June 5 (Bloomberg) -- Eletropaulo Metropolitana Eletricidade de Sao Paulo SA’s tariff talks with the government this month will show whether Brazil will sacrifice the country’s highest dividend payouts to help contain inflation.
Eletropaulo, as the AES Corp. unit is known, is locked in negotiations with regulator Aneel over prices Brazil’s biggest distributor can bill in the next four years. Authorities proposed an 8.8 percent reduction to benefit customers.
President Dilma Rousseff is pushing utilities from Eletropaulo to Cia. Energetica de Minas Gerais, the nation’s most profitable non-financial industry, to cut tariffs after inflation exceeded the central bank’s 4.5 percent target every month since August 2010. Too big a price cut would erode investor returns and push up funding costs, said Eletropaulo Chief Executive Officer Britaldo Soares.
“The importance of the process is to maintain the balance of companies’ investment capacity, vis-a-vis Brazil’s modernization challenges, better tariffs for customers and appropriate returns for investors to keep the sector bankable,” Soares said in a May 22 interview in Rio de Janeiro.
Eletropaulo, based in Sao Paulo, has a dividend yield of 28.5 percent, the highest among Brazilian companies with a market value of at least $500 million, according to data compiled by Bloomberg. Electricity companies account for eight of the 20 highest dividend yields.
‘Balanced’ to Clients
Brazilian utilities have an average operating profit margin of 15.4 percent, the highest among nine non-financial industries tracked by Bloomberg. The second highest is consumer goods at 15 percent.
Eletropaulo’s share price has slumped 34 percent so far this year compared with a 5.9 percent slide by Brazil’s benchmark index and a 2.1 percent decline by Santiago-based Enersis SA, the Latin American unit of Spain’s Endesa SA.

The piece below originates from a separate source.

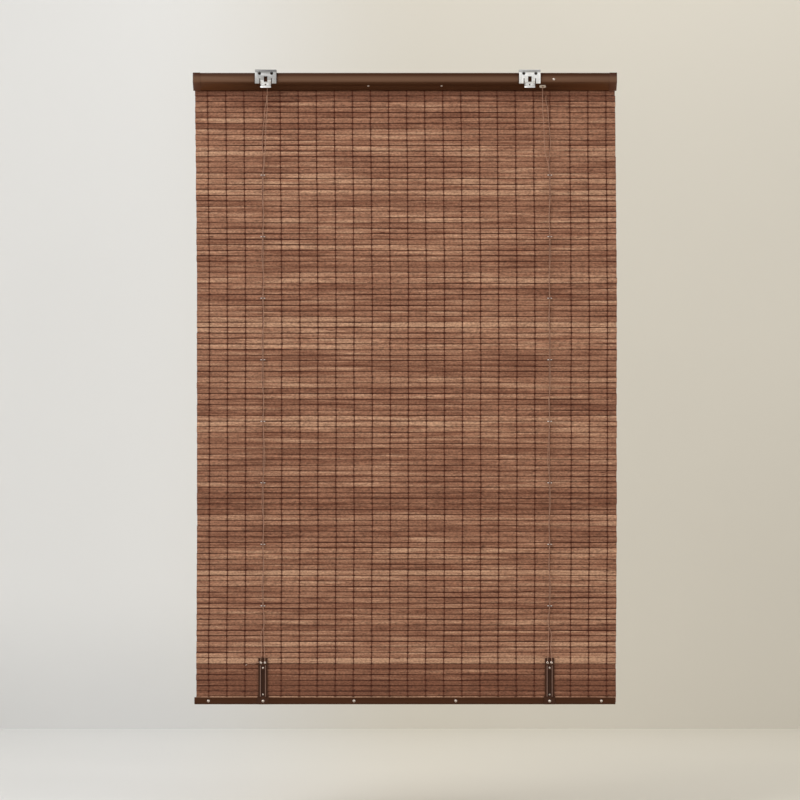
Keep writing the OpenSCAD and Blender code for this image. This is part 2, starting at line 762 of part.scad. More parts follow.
rivet_xs = [-rivet_outer_x, lift_left_x, -rivet_inner_x, rivet_inner_x, lift_right_x, rivet_outer_x];
bar_path = [
    [bar_rear_y, bar_top],
    [bar_rear_y, bar_low + 1.2],
    [bar_rear_y + 1.2, bar_low],
    [bar_front_y - 1.2, bar_low],
    [bar_front_y, bar_low + 1.2],
    [bar_front_y, bar_top]];
module bottom_rail() {
    color([0.27, 0.17, 0.12])
        difference() {
            along_x(0, 2 * bar_half)
                polygon(sheet(bar_path, bar_t));
            for (x = rivet_xs)
                round_y(x, bar_rear_y - 1, rivet_z, bar_front_y - bar_rear_y + 2, rivet_r + run_fit);
        }
}
module rail_plug() {
    color([0.25, 0.15, 0.11]) {
        along_x(bar_half + plug_t / 2, plug_t)
            polygon(bar_path);
        translate([bar_half - 5, bar_rear_y + bar_t + 1, bar_low + bar_t + lay_fit])
            cube([5.2, bar_front_y - bar_rear_y - 2 * bar_t - 2, 2.2]);
    }
}
module rail_plug_right() { rail_plug(); }
module rail_plug_left() { mirror([1, 0, 0]) rail_plug(); }
weight_half = bar_half - 8;
module weight_bar() {
    color([0.4, 0.4, 0.42])
        difference() {
            translate([-weight_half, flat_front_y + lay_fit, bar_low + bar_t + 1])
                cube([2 * weight_half, weight_t, bar_h - bar_t - 2.2]);
            for (x = rivet_xs)
                round_y(x, flat_y, rivet_z, 10, rivet_r + run_fit);
        }
}
// Rivet through the bottom rail, with its domed head at y facing the wall
module rivet(x, y) {
    dome_rear(x, y, rivet_z, rivet_head_r, 1.7);
    round_y(x, y, rivet_z, bar_front_y - y, rivet_r);
    round_y(x, bar_front_y, rivet_z, 0.7, rivet_head_r - 0.4);
}
module rail_rivets() {
    color([0.85, 0.78, 0.72])
        for (x = [-rivet_outer_x, -rivet_inner_x, rivet_inner_x, rivet_outer_x])
            rivet(x, bar_rear_y);
}

// Levellers: local X across, local Y from the slats towards the wall

foot_y = lev_back_y - (bar_rear_y - foot_t);
lev_screw_r = 1.3;
module lev_frame(x) {
    translate([x, lev_back_y, 0])
        mirror([0, 1, 0])
            children();
}
function lev_section() =
    let (w = lev_w / 2, s = lev_slot_w / 2, under = s + 0.9)
    [[-w, 0], [w, 0], [w, lev_side_h], [s + 3.2, lev_side_h], [s + 2.4, lev_rib_h - 0.6], [s + 0.9, lev_rib_h],
     [s, lev_rib_h - 0.6], [s, lev_floor + 1.1], [under, lev_floor + 1.1], [under, lev_floor],
     [-under, lev_floor], [-under, lev_floor + 1.1], [-s, lev_floor + 1.1], [-s, lev_rib_h - 0.6],
     [-s - 0.9, lev_rib_h], [-s - 2.4, lev_rib_h - 0.6], [-s - 3.2, lev_side_h], [-w, lev_side_h]];
module leveller(x) {
    color([0.3, 0.2, 0.15])
        difference() {
            union() {
                lev_frame(x)
                    translate([0, 0, lev_low])
                        linear_extrude(lev_top - lev_head_h - lev_low)
                            polygon(lev_section());
                lev_frame(x)
                    translate([-lev_w / 2, 0, lev_top - lev_head_h])
                        cube([lev_w, lev_rib_h, lev_head_h]);
                lev_frame(x)
                    translate([-lev_w / 2, 0, lev_low])
                        cube([lev_w, foot_y, 3]);
                lev_frame(x)
                    translate([-foot_w / 2, foot_y - foot_t, bar_low])
                        cube([foot_w, foot_t, lev_low - bar_low + 3]);
            }
            for (s = [-1, 1])
                round_y(x + s * eyelet_x, lev_back_y - lev_rib_h - 1, eyelet_z, 4.6, 1.7);
            round_y(x, bar_rear_y - foot_t - 1, rivet_z, foot_t + 2, rivet_r + run_fit);
            round_y(x, lev_back_y - lev_rib_h - 1, lev_screw_z, lev_rib_h + 2, lev_screw_r + run_fit);
        }
}
module leveller_left() { leveller(lift_left_x); }
module leveller_right() { leveller(lift_right_x); }
module leveller_rivets() {
    color([0.88, 0.82, 0.76])
        for (x = [lift_left_x, lift_right_x])
            rivet(x, bar_rear_y - foot_t);
}
module leveller_screws() {
    color([0.75, 0.68, 0.62])
        for (x = [lift_left_x, lift_right_x]) {
            dome_rear(x, lev_back_y - lev_floor, lev_screw_z, 2.2, 1);
            round_y(x, lev_back_y - lev_floor, lev_screw_z, lev_floor + slat_t - 0.2, lev_screw_r);
        }
}
module leveller_eyelets() {
    color([0.9, 0.86, 0.8])
        for (x = [lift_left_x, lift_right_x], s = [-1, 1])
            difference() {
                union() {
                    dome_rear(x + s * eyelet_x, lev_back_y - lev_rib_h, eyelet_z, 2.5, 0.9);
                    round_y(x + s * eyelet_x, lev_back_y - lev_rib_h, eyelet_z, 3.4, 1.65);
                }
                round_y(x + s * eyelet_x, lev_back_y - lev_rib_h - 2, eyelet_z, 8, 1.1);
            }
}
module leveller_shuttle(x) {
    s = lev_slot_w / 2 - lay_fit;
    under = lev_slot_w / 2 + 0.9 - lay_fit;
    color([0.22, 0.14, 0.11])
        lev_frame(x)
            translate([0, 0, shuttle_top - shuttle_len])
                difference() {
                    linear_extrude(shuttle_len)
                        polygon([[-under, lev_floor + lay_fit], [under, lev_floor + lay_fit], [under, lev_floor + 1], [s, lev_floor + 1],
                                 [s, lev_rib_h - 1], [-s, lev_rib_h - 1], [-s, lev_floor + 1], [-under, lev_floor + 1]]);
                    translate([0, 0, shuttle_len / 2])
                        rotate([-90, 0, 0])
                            cylinder(h = 12, r = 1.5, $fn = 24);
                }
}
module leveller_shuttle_left() { leveller_shuttle(lift_left_x); }
module leveller_shuttle_right() { leveller_shuttle(lift_right_x); }
module clamp_screw(x) {
    color([0.85, 0.76, 0.7]) {
        dome_rear(x, lev_back_y - lev_rib_h + 1, shuttle_top - shuttle_len / 2, 2.2, 1);
        round_y(x, lev_back_y - lev_rib_h + 1, shuttle_top - shuttle_len / 2, lev_rib_h - 1 - lev_floor - lay_fit, 1.45);
    }
}
module clamp_screw_left() { clamp_screw(lift_left_x); }
module clamp_screw_right() { clamp_screw(lift_right_x); }

headrail();
end_cap_left();
end_cap_right();
bracket_left();
bracket_right();
bracket_tongue_left();
bracket_tongue_right();
cord_guide_left();
cord_guide_right();
spool_cradle_left();
spool_cradle_right();
cradle_rivets();
motor_case();
motor_cover();
motor_screws();
power_spring();
fixing_tape();
slat_mat();
warp_threads();
lift_cord_left();
lift_cord_right();
ring_cord_left();
ring_cord_right();
lift_shaft();
spool_left();
spool_right();
drive_drum();
ring_level_1();
ring_level_2();
ring_level_3();
ring_level_4();
ring_level_5();
ring_level_6();
ring_level_7();
ring_level_8();
bottom_slats();
bottom_threads();
bottom_rail();
rail_plug_left();
rail_plug_right();
weight_bar();
rail_rivets();
leveller_left();
leveller_right();
leveller_rivets();
leveller_screws();
leveller_eyelets();
leveller_shuttle_left();
leveller_shuttle_right();
clamp_screw_left();
clamp_screw_right();
cord_tail();
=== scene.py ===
"""Dresses the parts of a woven bamboo roman shade, in metres. The wall is at -Y and the room at +Y."""

import math
import random

import bpy
from bpy.props import FloatProperty, FloatVectorProperty, IntProperty, PointerProperty
from mathutils import Matrix, Vector


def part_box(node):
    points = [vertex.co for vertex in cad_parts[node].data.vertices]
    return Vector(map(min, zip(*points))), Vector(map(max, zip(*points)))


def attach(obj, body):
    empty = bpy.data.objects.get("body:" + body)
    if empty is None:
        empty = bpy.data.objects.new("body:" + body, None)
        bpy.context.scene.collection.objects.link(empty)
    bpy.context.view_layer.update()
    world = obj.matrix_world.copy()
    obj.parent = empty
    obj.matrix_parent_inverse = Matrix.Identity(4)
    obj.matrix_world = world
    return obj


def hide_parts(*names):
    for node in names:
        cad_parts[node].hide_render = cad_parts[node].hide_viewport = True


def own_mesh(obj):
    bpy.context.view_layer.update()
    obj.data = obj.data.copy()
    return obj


bl_info = {
    "name": "Bamboo Roman Shade",
    "version": (1, 0, 0),
    "blender": (4, 5, 0),
    "location": "3D View > Sidebar > Shade",
    "description": "Slats, threads, cords and metalwork of a woven bamboo roman shade",
    "category": "Object",
}

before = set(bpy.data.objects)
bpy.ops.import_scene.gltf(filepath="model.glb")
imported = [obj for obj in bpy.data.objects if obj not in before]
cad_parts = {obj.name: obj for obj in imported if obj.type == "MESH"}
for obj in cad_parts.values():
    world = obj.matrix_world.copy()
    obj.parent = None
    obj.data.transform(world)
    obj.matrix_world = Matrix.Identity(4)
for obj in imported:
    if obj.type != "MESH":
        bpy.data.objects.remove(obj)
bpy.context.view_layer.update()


def middle(node):
    """X, Y and Z of the middle of a CAD node's box."""
    return [(low + high) / 2 for low, high in zip(*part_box(node))]


MAT_LOW, MAT_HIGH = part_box("slat_mat")
FLAT_DEPTH = middle("bottom_slats")[1]
SIDES = ("left", "right")
LIFT_LINES = {side: middle(f"leveller_{side}")[0] for side in SIDES}
BRACKETS = {side: middle(f"bracket_{side}")[0] for side in SIDES}

# The ring levels: their number, the height of the first and the distance from level to level
RING_LEVELS = 8
FIRST_RING = -0.219
RING_STEP = 0.133


# Properties


def colour(name, description, default):
    """A colour setting, given as a scene-linear colour."""
    return FloatVectorProperty(
        name=name, description=description, default=default, size=3, min=0, max=1, subtype="COLOR")


def length(name, description, default):
    """A size setting in metres."""
    return FloatProperty(
        name=name, description=description, default=default, min=0, precision=5, unit="LENGTH",
        subtype="DISTANCE")


def count(name, description, default, least=0):
    """A setting for a number of pieces."""
    return IntProperty(name=name, description=description, default=default, min=least)


class ShadeSizes(bpy.types.PropertyGroup):
    """Sizes of what is woven, tied and finished on the shade."""

    slat_count: count("Slats", "Number of slats from the headrail's top to the bottom rail", 114, 20)
    hidden_slats: count("Hidden slats", "Slats that lie against the headrail's front", 3)
    flat_slats: count("Flat slats", "Slats beside and in the bottom rail", 8, 1)
    slat_pitch: length("Slat pitch", "Distance from slat to slat", 0.01192)
    slat_depth: length("Slat depth", "Thickness of a slat", 0.0022)
    slat_wander: length("Slat wander", "How far a slat's edges leave their even places", 0.00042)
    thread_count: count("Threads", "Number of warp threads", 23, 2)
    left_margin: length("Left margin", "From the mat's left edge to the first thread", 0.0268)
    right_margin: length("Right margin", "From the last thread to the mat's right edge", 0.0205)
    mat_drift: length("Mat drift", "How far the mat's middle hangs to the right of its ends", 0.0042)
    strand: length("Strand", "Thickness of one strand of a warp thread", 0.00092)
    strand_spread: length("Strand spread", "How far a strand lies from the thread's middle", 0.00030)
    knot_spread: length("Knot spread", "How far it lies from there beside a gap, where they cross", 0.00085)
    wave: length("Wave", "Depth of the mat's gentle waves between the ring levels", 0.0012)
    rail_edge: length("Rail edge", "Rounding of the rails' edges", 0.0004)
    plate_edge: length("Plate edge", "Rounding of the edges of pressed steel and thin mouldings", 0.00025)
    moulded_edge: length("Moulded edge", "Rounding of moulded pieces", 0.0004)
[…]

Over the past five years Eletropaulo’s share price slid 24 percent, while its total return jumped 83 percent.
The industry’s profitability and dividend levels signal prices need to be “balanced” more toward customers, said Nelson Hubner, general director of Aneel.
“If companies turned a profit in one tariff cycle, it’s a sign that I can capture a lot of that in the next cycle,” Hubner said in a May 29 interview in Brasilia. “We are going to start to do that. The consumer will profit with that.”
Eletropaulo’s communications department didn’t respond to telephone and e-mailed requests for comment on whether Aneel’s proposed tariff changes would prompt a reduction in dividends.
Cia. Paranaense de Energia, the largest distributor in Brazil’s southern region, is also in talks with Aneel over tariffs to be put in place June 24. The regulator proposed a 0.85 percent reduction for the Curitiba-based company known as Copel.
The larger cut proposed for Eletropaulo is related to company investments that the regulator decided to exclude from the tariff framework, according to Antonio Junqueira, an analyst at Banco BTG Pactual SA.
“The government is being strict within the rules, which is their job,” Junqueira said by telephone from Rio de Janeiro. “The process took place in the right manner.”
While Eletropaulo’s last tariff cycle, in 2007, led to a bigger cut than the 8.8 percent proposed in this month’s review, other terms in the previous package, such as prices paid to generators, offset the earnings impact, Junqueira said.
Aneel, which delayed this month’s Eletropaulo revision from July last year, is also considering scrapping a mechanism that links rate adjustments with inflation. That could hurt distributors more than generators and transmission companies whose operating margins are wider, according to BTG’s Junqueira.
Lower tariffs would help contain inflation, giving Rousseff more scope to stimulate the economy. Brazil’s central bank cut its benchmark interest rate to a record 8.5 percent last month, taking total reductions since August to four percentage points. The economy expanded a lower-than-forecast 0.2 percent in the first quarter from the three previous months.
Authorities must understand that high dividends and quality service aren’t “incompatible,” said Luiz Fernando Rolla, chief financial officer of Cemig, Brazil’s largest power company by market value.
“Distribution is an investment business,” Rolla said in a May 22 interview in Rio de Janeiro. “In order to invest you need to attract investors and the only way to do that is to have a very clear, solid and transparent dividend policy.”